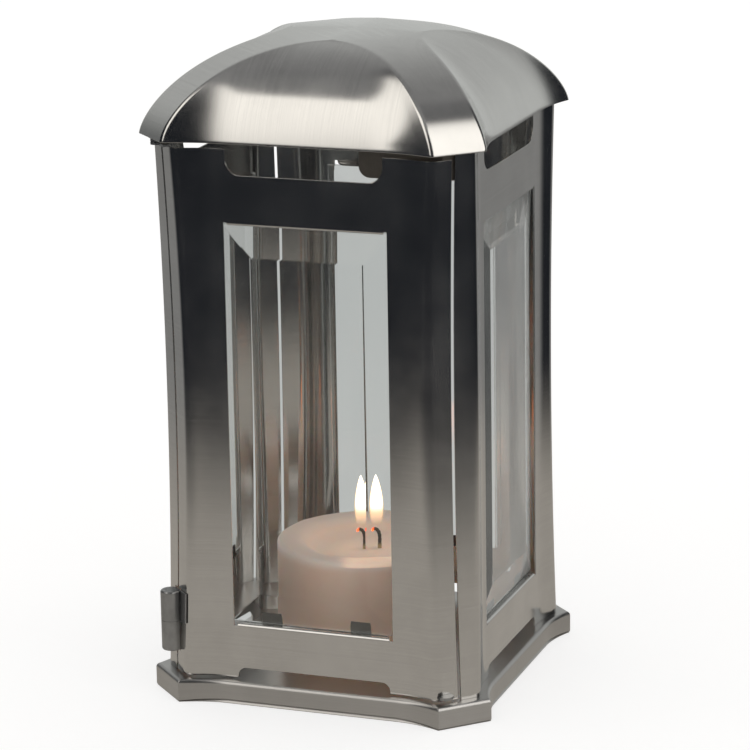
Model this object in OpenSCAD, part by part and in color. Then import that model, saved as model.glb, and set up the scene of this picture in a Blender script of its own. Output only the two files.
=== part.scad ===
// Candle lantern of brushed stainless steel sheet.
// Four waisted panels with bevelled panes stand on a low base tray and carry a domed roof.
// The front panel is a door on a barrel hinge, and a pillar candle stands on the tray.
// Front faces -Y, the tray rests on z = 0, and the vertical axis of the lantern is z.

/* [Plan] */
// Half-width over the protruding corners of the tray and of the eave
outline_half = 80; // [76:0.5:90]
// Distance from the middle line to where each corner is cut off
corner_half = 61.5; // [58:0.5:66]
// Half-width at the middle of a tray side, set in from the corners
side_half = 75; // [72:0.5:78]
// Half-length of the straight stretch of a side, before it sweeps out to the corner
straight_half = 40; // [34:1:44]

/* [Tray] */
// Height of the tray top above the ground
tray_h = 10.4; // [8:0.2:20]
// Sheet thickness of the tray
tray_sheet = 1.2; // [0.8:0.1:2]
// Roundness of the tray's upper rim
tray_round = 1.8; // [1:0.1:2.4]
// Height of the tray wall's lower edge at the corners
tray_lift_corner = 0.6; // [0.3:0.1:1]
// How much higher that edge arches at the middle of a side
tray_arch = 2.2; // [1:0.1:3]
// Height of the upturned rim of the bottom pan
pan_rim_h = 4.2; // [3.5:0.1:6]
// Clearance between the bottom pan and the tray wall
pan_gap = 0.2; // [0.1:0.05:0.5]

/* [Panels] */
// Sheet thickness of the panels
panel_sheet = 0.8; // [0.6:0.1:1.2]
// Half-width of the body at the flat middle of a panel
panel_half = 70.4; // [68:0.2:72]
// Half-width of the body over the corner folds at the waist
fold_half = 73.9; // [73:0.1:75]
// Half-distance between the two corner folds of one panel at the waist
fold_side = 55.5; // [54:0.5:57]
// Height of the waist
waist_z = 137; // [120:1:150]
// Distance above or below the waist at which the two flares below are measured
flare_reach = 100; // [90:5:120]
// How much the folds stand out there, outwards
flare_out = 0.6; // [0:0.1:1.2]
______
Word for word, quote the lines of the material from the first line through the line with "lantern is z.", both ends included.

Expected answer –
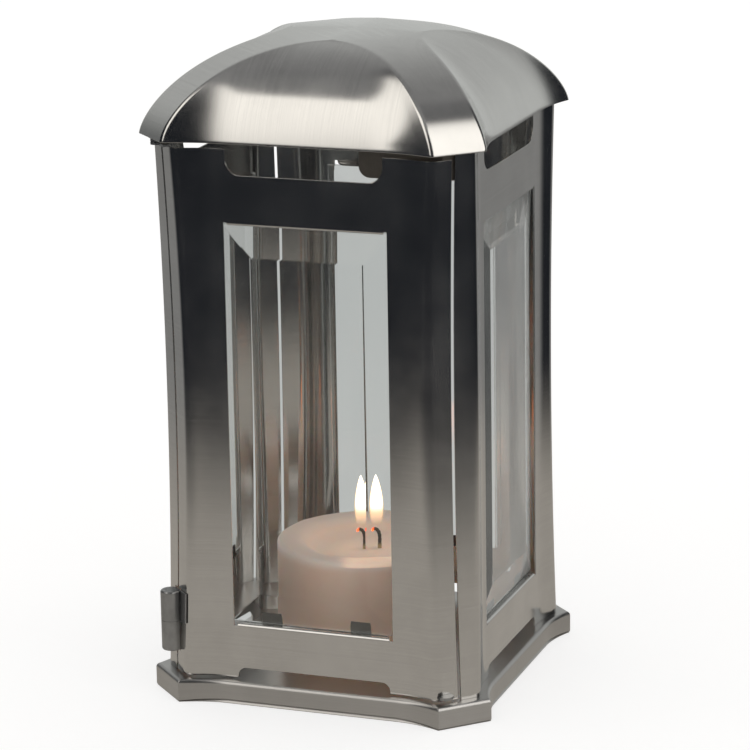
Model this object in OpenSCAD, part by part and in color. Then import that model, saved as model.glb, and set up the scene of this picture in a Blender script of its own. Output only the two files.
=== part.scad ===
// Candle lantern of brushed stainless steel sheet.
// Four waisted panels with bevelled panes stand on a low base tray and carry a domed roof.
// The front panel is a door on a barrel hinge, and a pillar candle stands on the tray.
// Front faces -Y, the tray rests on z = 0, and the vertical axis of the lantern is z.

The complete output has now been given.